Work instructions: Filter the listing and keep only the lines with the word "joints".

Data:
........

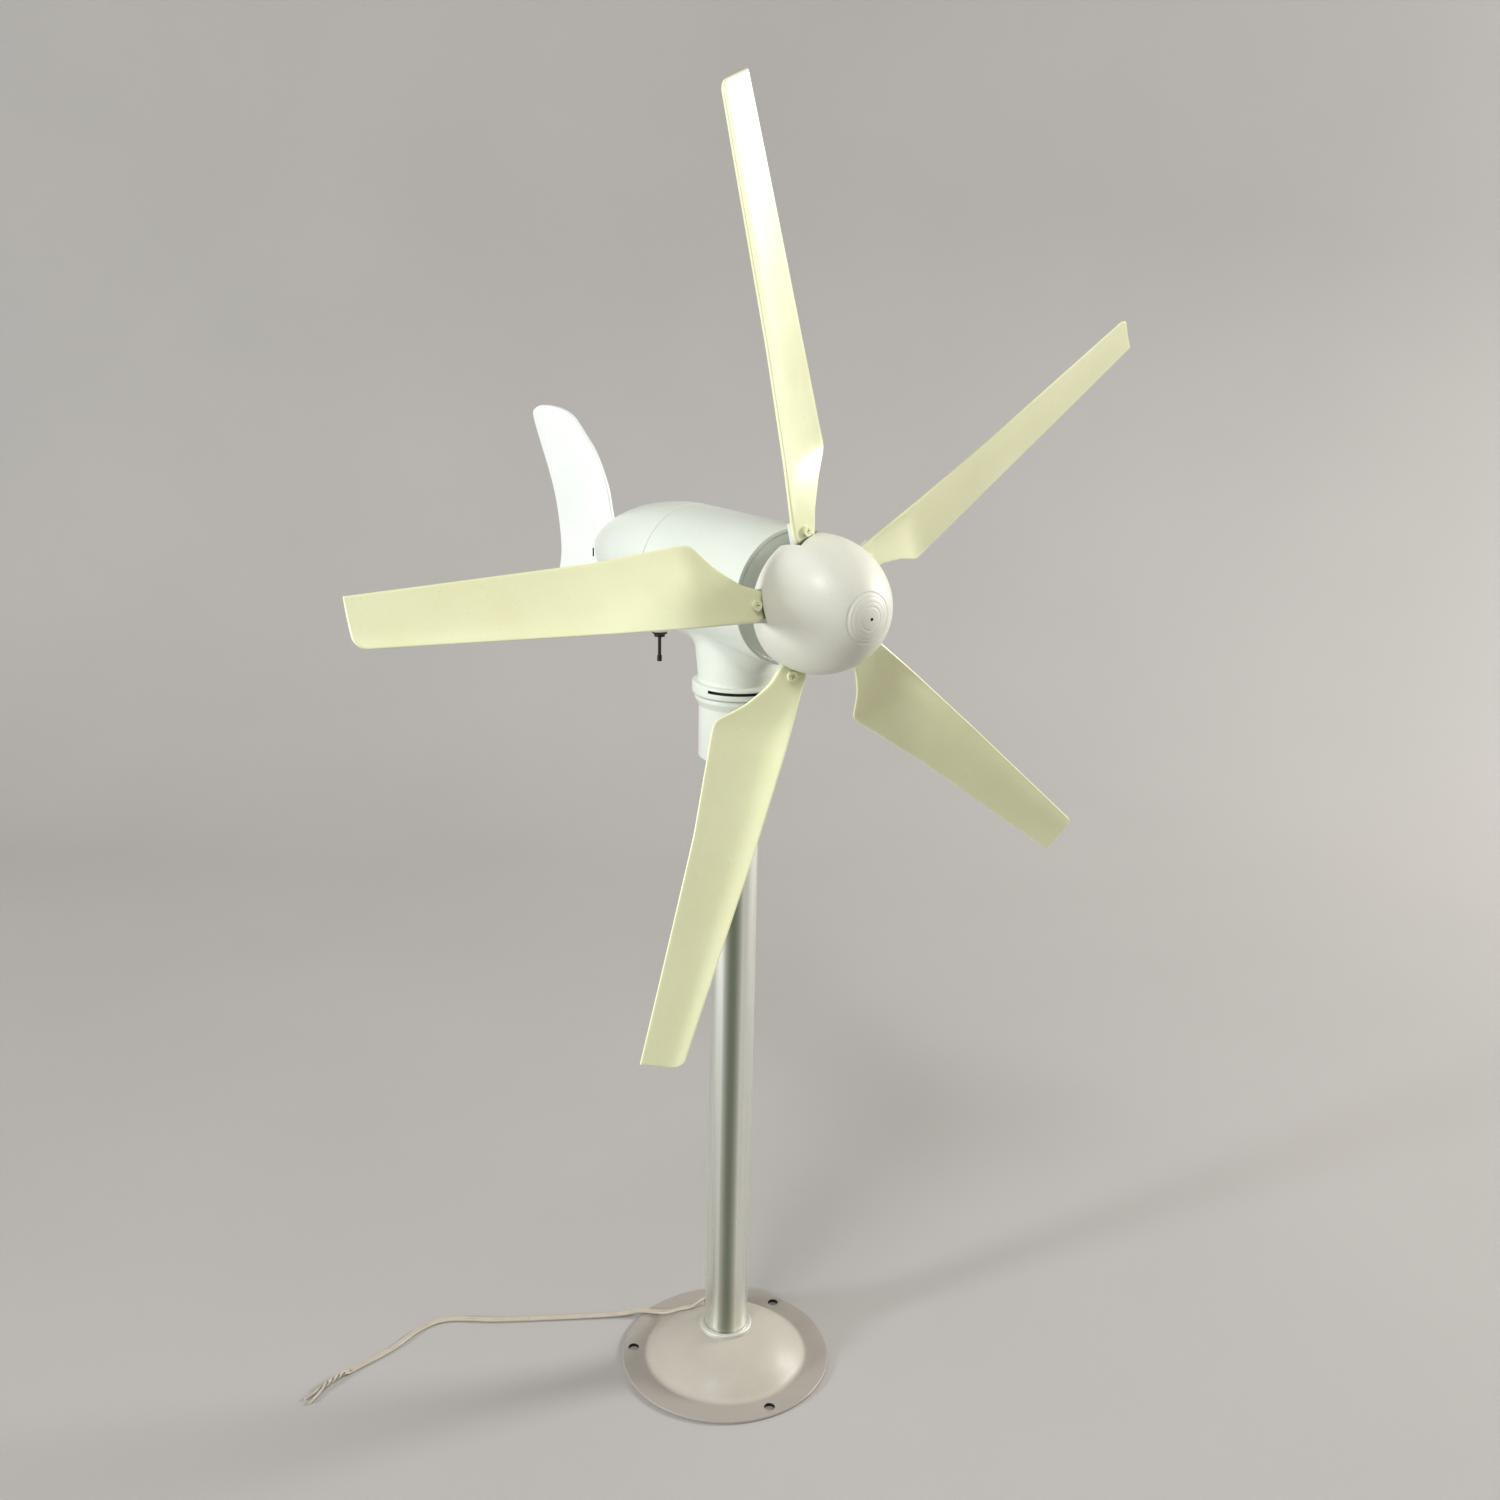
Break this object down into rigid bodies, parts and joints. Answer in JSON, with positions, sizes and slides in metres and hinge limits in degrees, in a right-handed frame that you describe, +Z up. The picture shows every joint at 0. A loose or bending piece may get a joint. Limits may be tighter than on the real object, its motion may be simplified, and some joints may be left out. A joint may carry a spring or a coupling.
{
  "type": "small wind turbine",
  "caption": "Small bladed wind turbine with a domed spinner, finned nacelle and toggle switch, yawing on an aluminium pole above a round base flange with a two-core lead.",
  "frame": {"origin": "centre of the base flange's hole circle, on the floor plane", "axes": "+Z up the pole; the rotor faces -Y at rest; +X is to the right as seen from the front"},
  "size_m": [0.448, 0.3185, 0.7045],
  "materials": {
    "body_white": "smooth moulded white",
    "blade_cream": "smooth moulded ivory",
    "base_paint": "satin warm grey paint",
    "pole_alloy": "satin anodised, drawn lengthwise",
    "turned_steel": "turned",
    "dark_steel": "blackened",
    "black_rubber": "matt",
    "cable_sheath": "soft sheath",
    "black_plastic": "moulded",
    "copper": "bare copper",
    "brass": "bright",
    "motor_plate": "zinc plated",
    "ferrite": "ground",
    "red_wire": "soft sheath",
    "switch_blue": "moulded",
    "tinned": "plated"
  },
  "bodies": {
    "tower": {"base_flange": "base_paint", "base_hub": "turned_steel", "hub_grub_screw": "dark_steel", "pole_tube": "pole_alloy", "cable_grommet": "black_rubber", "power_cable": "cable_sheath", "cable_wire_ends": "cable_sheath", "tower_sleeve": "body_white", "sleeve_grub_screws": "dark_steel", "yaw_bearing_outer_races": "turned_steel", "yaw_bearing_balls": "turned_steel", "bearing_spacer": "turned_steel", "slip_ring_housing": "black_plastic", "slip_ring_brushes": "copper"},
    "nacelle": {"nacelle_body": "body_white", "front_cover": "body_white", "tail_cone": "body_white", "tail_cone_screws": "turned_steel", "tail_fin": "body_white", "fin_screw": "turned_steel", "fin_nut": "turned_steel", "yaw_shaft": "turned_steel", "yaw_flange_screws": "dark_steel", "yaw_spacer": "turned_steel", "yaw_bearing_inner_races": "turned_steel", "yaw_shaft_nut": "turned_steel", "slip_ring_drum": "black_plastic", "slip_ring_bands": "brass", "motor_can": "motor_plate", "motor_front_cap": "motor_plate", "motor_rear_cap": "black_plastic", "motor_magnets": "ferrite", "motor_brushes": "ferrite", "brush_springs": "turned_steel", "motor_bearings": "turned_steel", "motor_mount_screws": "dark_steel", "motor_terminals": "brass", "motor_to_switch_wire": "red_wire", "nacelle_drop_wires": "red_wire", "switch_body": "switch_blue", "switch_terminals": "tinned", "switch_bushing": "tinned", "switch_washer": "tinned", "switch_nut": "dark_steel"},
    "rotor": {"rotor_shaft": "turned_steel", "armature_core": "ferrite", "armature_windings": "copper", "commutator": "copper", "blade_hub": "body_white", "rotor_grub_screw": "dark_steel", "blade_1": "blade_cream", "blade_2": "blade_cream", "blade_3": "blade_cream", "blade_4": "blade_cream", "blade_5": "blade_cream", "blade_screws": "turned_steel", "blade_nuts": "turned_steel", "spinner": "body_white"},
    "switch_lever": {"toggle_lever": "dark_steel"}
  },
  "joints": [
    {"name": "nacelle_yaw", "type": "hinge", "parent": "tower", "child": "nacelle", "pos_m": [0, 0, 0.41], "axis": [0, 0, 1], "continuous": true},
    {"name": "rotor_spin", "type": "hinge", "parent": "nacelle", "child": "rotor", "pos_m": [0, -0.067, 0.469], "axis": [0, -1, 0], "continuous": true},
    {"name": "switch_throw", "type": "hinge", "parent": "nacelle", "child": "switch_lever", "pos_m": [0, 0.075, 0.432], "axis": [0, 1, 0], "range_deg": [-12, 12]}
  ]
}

........

Task solution:
Break this object down into rigid bodies, parts and joints. Answer in JSON, with positions, sizes and slides in metres and hinge limits in degrees, in a right-handed frame that you describe, +Z up. The picture shows every joint at 0. A loose or bending piece may get a joint. Limits may be tighter than on the real object, its motion may be simplified, and some joints may be left out. A joint may carry a spring or a coupling.
  "joints": [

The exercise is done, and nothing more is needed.